#### [Task]
Every line below must be reproduced exactly. Copy them all.

#### [Recorded information]

## Start

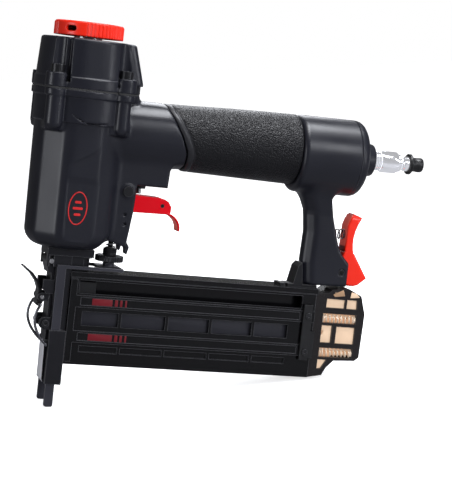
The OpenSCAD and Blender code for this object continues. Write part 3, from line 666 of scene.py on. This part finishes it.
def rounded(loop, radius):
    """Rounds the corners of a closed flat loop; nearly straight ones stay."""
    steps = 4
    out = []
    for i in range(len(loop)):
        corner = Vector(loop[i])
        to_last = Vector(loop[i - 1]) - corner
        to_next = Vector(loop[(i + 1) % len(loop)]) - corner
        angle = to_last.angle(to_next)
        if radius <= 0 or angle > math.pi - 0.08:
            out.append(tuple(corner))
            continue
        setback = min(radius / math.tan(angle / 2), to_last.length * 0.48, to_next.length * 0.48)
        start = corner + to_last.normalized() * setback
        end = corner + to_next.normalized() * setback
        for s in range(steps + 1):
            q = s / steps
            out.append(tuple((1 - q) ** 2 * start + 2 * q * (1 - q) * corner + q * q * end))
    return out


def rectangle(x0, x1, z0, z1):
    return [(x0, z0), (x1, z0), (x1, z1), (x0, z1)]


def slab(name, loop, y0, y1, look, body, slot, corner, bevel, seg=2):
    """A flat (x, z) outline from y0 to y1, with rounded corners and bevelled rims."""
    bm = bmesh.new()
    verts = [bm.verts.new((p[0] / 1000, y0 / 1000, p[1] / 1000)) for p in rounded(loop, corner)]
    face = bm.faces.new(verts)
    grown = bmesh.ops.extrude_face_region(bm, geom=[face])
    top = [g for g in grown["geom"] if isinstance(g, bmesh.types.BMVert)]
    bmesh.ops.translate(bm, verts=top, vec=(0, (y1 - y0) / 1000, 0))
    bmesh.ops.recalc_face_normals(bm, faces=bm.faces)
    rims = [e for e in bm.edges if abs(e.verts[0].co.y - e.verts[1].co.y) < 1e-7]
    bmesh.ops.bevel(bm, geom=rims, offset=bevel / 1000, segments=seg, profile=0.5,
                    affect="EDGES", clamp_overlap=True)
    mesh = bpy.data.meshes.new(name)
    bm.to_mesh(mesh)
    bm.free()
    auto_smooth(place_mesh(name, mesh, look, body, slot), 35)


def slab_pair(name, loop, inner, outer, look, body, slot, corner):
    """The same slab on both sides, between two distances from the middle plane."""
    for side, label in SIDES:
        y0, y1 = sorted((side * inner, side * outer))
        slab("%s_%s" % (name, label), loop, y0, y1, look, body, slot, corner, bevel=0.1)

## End

#### [Solution for this task]
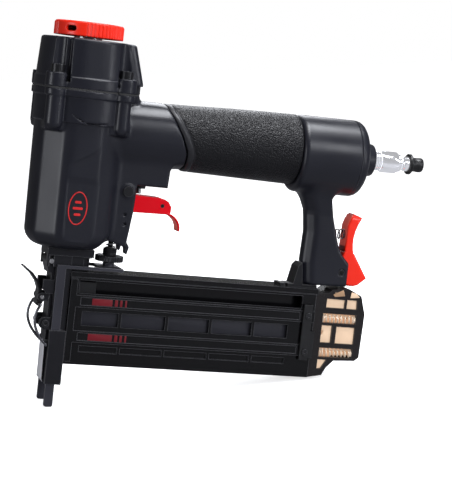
The OpenSCAD and Blender code for this object continues. Write part 3, from line 666 of scene.py on. This part finishes it.
def rounded(loop, radius):
    """Rounds the corners of a closed flat loop; nearly straight ones stay."""
    steps = 4
    out = []
    for i in range(len(loop)):
        corner = Vector(loop[i])
        to_last = Vector(loop[i - 1]) - corner
        to_next = Vector(loop[(i + 1) % len(loop)]) - corner
        angle = to_last.angle(to_next)
        if radius <= 0 or angle > math.pi - 0.08:
            out.append(tuple(corner))
            continue
        setback = min(radius / math.tan(angle / 2), to_last.length * 0.48, to_next.length * 0.48)
        start = corner + to_last.normalized() * setback
        end = corner + to_next.normalized() * setback
        for s in range(steps + 1):
            q = s / steps
            out.append(tuple((1 - q) ** 2 * start + 2 * q * (1 - q) * corner + q * q * end))
    return out


def rectangle(x0, x1, z0, z1):
    return [(x0, z0), (x1, z0), (x1, z1), (x0, z1)]


def slab(name, loop, y0, y1, look, body, slot, corner, bevel, seg=2):
    """A flat (x, z) outline from y0 to y1, with rounded corners and bevelled rims."""
    bm = bmesh.new()
    verts = [bm.verts.new((p[0] / 1000, y0 / 1000, p[1] / 1000)) for p in rounded(loop, corner)]
    face = bm.faces.new(verts)
    grown = bmesh.ops.extrude_face_region(bm, geom=[face])
    top = [g for g in grown["geom"] if isinstance(g, bmesh.types.BMVert)]
    bmesh.ops.translate(bm, verts=top, vec=(0, (y1 - y0) / 1000, 0))
    bmesh.ops.recalc_face_normals(bm, faces=bm.faces)
    rims = [e for e in bm.edges if abs(e.verts[0].co.y - e.verts[1].co.y) < 1e-7]
    bmesh.ops.bevel(bm, geom=rims, offset=bevel / 1000, segments=seg, profile=0.5,
                    affect="EDGES", clamp_overlap=True)
    mesh = bpy.data.meshes.new(name)
    bm.to_mesh(mesh)
    bm.free()
    auto_smooth(place_mesh(name, mesh, look, body, slot), 35)


def slab_pair(name, loop, inner, outer, look, body, slot, corner):
    """The same slab on both sides, between two distances from the middle plane."""
    for side, label in SIDES:
        y0, y1 = sorted((side * inner, side * outer))
        slab("%s_%s" % (name, label), loop, y0, y1, look, body, slot, corner, bevel=0.1)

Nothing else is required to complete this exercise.